Most AI recommendation systems are confident and wrong. You ask for a game suggestion and get something you already own, or something completely mismatched to your taste, delivered with absolute certainty.
VoxGaming's VoxBot does something smarter: it checks what you actually own before recommending anything. Sounds obvious. Turns out it required building a custom architecture from scratch.
The technical approach
The team's detailed writeup walks through their stack: Llama 3.3 70B quantised to 4-bit, running on a single RTX 4090. Not cloud inference. Not an API call to OpenAI. A 70-billion parameter model running locally, fast enough to feel interactive.
The quantisation is doing heavy lifting here. Full-precision 70B models need multiple high-end GPUs and massive VRAM. Quantising to 4-bit compresses the model dramatically - each parameter uses 4 bits instead of 16 or 32. You lose some accuracy, but gain the ability to run locally on consumer hardware.
For context: 4-bit quantisation typically degrades performance by 2-5% on benchmarks, but makes the model 4-8x smaller in memory. The tradeoff matters less for conversational tasks than for precise mathematical reasoning. A gaming advisor can afford to be slightly less precise if it means running locally with low latency.
Tool calling as verification
The interesting architectural choice is how VoxBot handles recommendations. It doesn't just generate text. It uses tool calling to query the user's game library before suggesting anything.
Tool calling - sometimes called function calling - lets an LLM trigger external code during generation. Instead of hallucinating whether you own a game, the model calls a function that checks your actual library, gets a response, and incorporates that into its answer.
This is more robust than retrieval-augmented generation (RAG) for this use case. RAG would embed your library into a vector database and retrieve relevant entries. But "do I own this specific game?" is a lookup problem, not a semantic search problem.
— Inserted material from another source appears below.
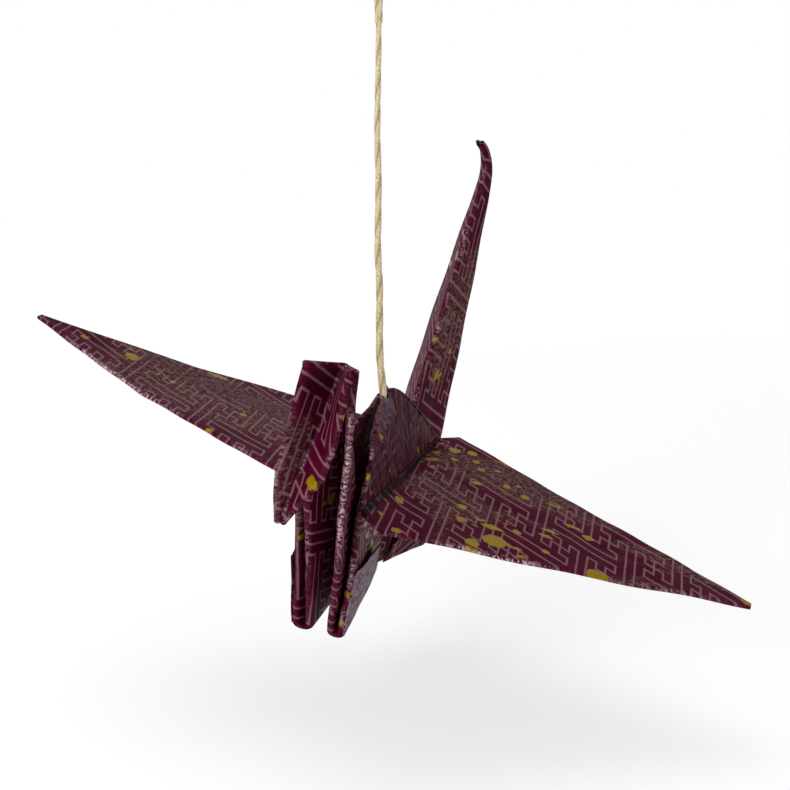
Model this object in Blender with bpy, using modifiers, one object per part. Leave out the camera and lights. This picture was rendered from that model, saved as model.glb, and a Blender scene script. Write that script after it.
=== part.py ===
# A paper crane, folded from one square sheet, on a thin hanging cord.
# The crane is made in its own frame: X to its left, Y to its tail, Z up from its feet.
# At the end it is tipped as it hangs, and the origin is the top of the cord's loop.

import math

import bmesh
import bpy
import mathutils
import numpy as np

# Sizes are in metres and angles in degrees.

# The sheet
sheet_side = 0.150
layer = 0.0002  # two layers of thin washi, pressed together
narrowing_angle = 11.25  # a quarter of 45 degrees, by the folding
wing_corner_angle = 22.5

# The body, opened out
hinge_height = 0.0195  # the wings' fold lines above the feet's level
hinge_half_width = 0.0045
hinge_fold_radius = 0.00047  # the round of the fold between a wing, its flank and the hump
apex_rise = 0.0118  # from the wings' fold lines to the point of the hump
front_foot_height = 0.0008
front_leg_half_width = 0.0016  # to the middle of each folded edge, at the feet
rear_foot_height = 0.0035
rear_leg_half_width = 0.0040
keel_height = 0.0034  # where the four legs' folds meet under the body
flank_keel_height = 0.0050  # and where the flanks' outer layers end beside it
keel_half_width = 0.0021
valley_depth = 0.0024  # how far the gussets bulge from the centre, under the apex
valley_drop = 0.0058
hump_side_start = 0.02  # share of the way down from its point, inside the cord's hole
raw_edge_gap = 0.0004  # between the raw edges, down the middle of each flank
raw_edge_reach = 0.62  # of a leg's width, from the folded edge to the raw one
left_pitch = 0.0014  # from the middle of a flank's edge to the middle of the leg's edge
right_pitch = 0.0022
turn_flatness = 0.45  # how round the layers are where a leg is turned back
pack_radius = 0.00042  # the round of a leg's or flank's folded edge
tip_radius = 0.00030  # and at the tips

# The flaps that the narrowing fold lays over each flank
flap_top_height = 0.0116
flap_reach = 0.0105  # from the folded edge to the flap's far corner
flap_foot_reach = 0.92  # share of the flank's lower edge that the flap covers
left_flap_stand_off = 0.0003
right_flap_stand_off = 0.0008

# The wings
wing_length = 0.0518  # from the fold line to the tip
left_wing_angle = -7.1
right_wing_angle = 12.7
wing_middle = 0.0290  # from the fold line to a station between the shoulder and the tip
# How far a wing's edges are bent up at its fold line, shoulder, middle and tip
left_front_lifts = (0.0018, 0.0006, 0.0, 0.0)
left_back_lifts = (-0.0008, 0.0003, 0.0, 0.0)
right_front_lifts = (0.0032, 0.0044, 0.0006, 0.0)
right_back_lifts = (-0.0005, -0.0009, -0.0011, 0.0)
wing_edge_radius = 0.00022
wing_tip_half_width = 0.0005

# The neck and the head
neck_length = 0.0758
neck_elevation = 54.2
neck_lean = 4.2
neck_half_width = 0.0032  # at the head's fold
head_spine = 0.0246  # from the head's fold to its tip, along the spine
head_edge = 0.0203
right_brow_drop = 0.0005  # the right half of the neck is folded a little lower
head_turn = 5.6
head_drop = 0.0008  # how far the beak hangs below the mirrored line of the neck
# How wide the head opens on each side, at shares of the way from its fold to the beak
head_shares = (0.0, 0.25, 0.5, 0.7, 0.85, 1.0)
left_head_widths = (0.0028, 0.0031, 0.0034, 0.0032, 0.0018, 0.0006)
right_head_widths = (0.0028, 0.0026, 0.0024, 0.0021, 0.0015, 0.0006)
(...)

A direct database query is faster and more reliable.
The result: VoxBot can say "I see you already own Hades, so instead I'd recommend..." with actual confidence, because it checked.
Production deployment lessons
VoxGaming's writeup includes the kind of detail that matters when you're actually shipping something: how they handle streaming responses (so the user sees text appearing progressively, not all at once after a long wait), how they manage GPU memory to avoid crashes, and how they balance quantisation aggressiveness against response quality.
One standout detail: they tested multiple quantisation levels (2-bit, 3-bit, 4-bit, 8-bit) and settled on 4-bit as the sweet spot. 2-bit was too degraded - recommendations felt generic and missed nuance. 8-bit was noticeably better but required more VRAM than a single 4090 could provide reliably. 4-bit gave them "good enough" quality with consistent performance.
This kind of empirical testing - not just accepting defaults, but actually measuring tradeoffs in your specific use case - separates projects that ship from projects that stay in development.
Why this architecture matters
VoxBot's approach points at a broader pattern: local inference + tool calling is becoming viable for production applications. Not everything needs to hit OpenAI's API. Not everything needs to run in the cloud.
For certain use cases - especially those with privacy concerns, latency requirements, or cost constraints at scale - running a quantised open-weight model locally with carefully designed tool calling can outperform cloud-based approaches.
The limitations are real. You need GPU hardware (though a 4090 is £1,500, not £15,000). You need to handle model updates manually. You're responsible for prompt engineering, error handling, and all the infrastructure a managed API would provide.
But the upsides are significant. No per-request API costs. No data leaving your infrastructure. Full control over model behaviour and updates. And - crucially - the ability to tightly integrate with your existing systems through tool calling.
The builder perspective
What makes VoxGaming's writeup valuable is that it's clearly written by someone who built and shipped something, not just experimented. The tradeoffs are specific. The deployment challenges are honest. The architecture choices are explained in terms of constraints, not ideals.
Gaming recommendations are a relatively low-stakes problem - if VoxBot suggests a game you don't like, the consequence is minor. But the underlying architecture (local quantised LLM + tool calling for verification + streaming responses) applies to much higher-stakes domains. Customer support. Medical information lookup. Financial advisory. Any domain where you need natural language interaction grounded in verifiable, domain-specific data.
The fact that this stack now runs on a single consumer GPU, with response times good enough to feel interactive, is a recent development. Twelve months ago, this architecture would have required a small cluster of expensive hardware or significant cloud API costs. Now it's viable for individual developers and small teams.
VoxBot is one implementation. The pattern it represents - local inference, tool-based verification, quantisation as a production strategy - is going to show up in a lot more places.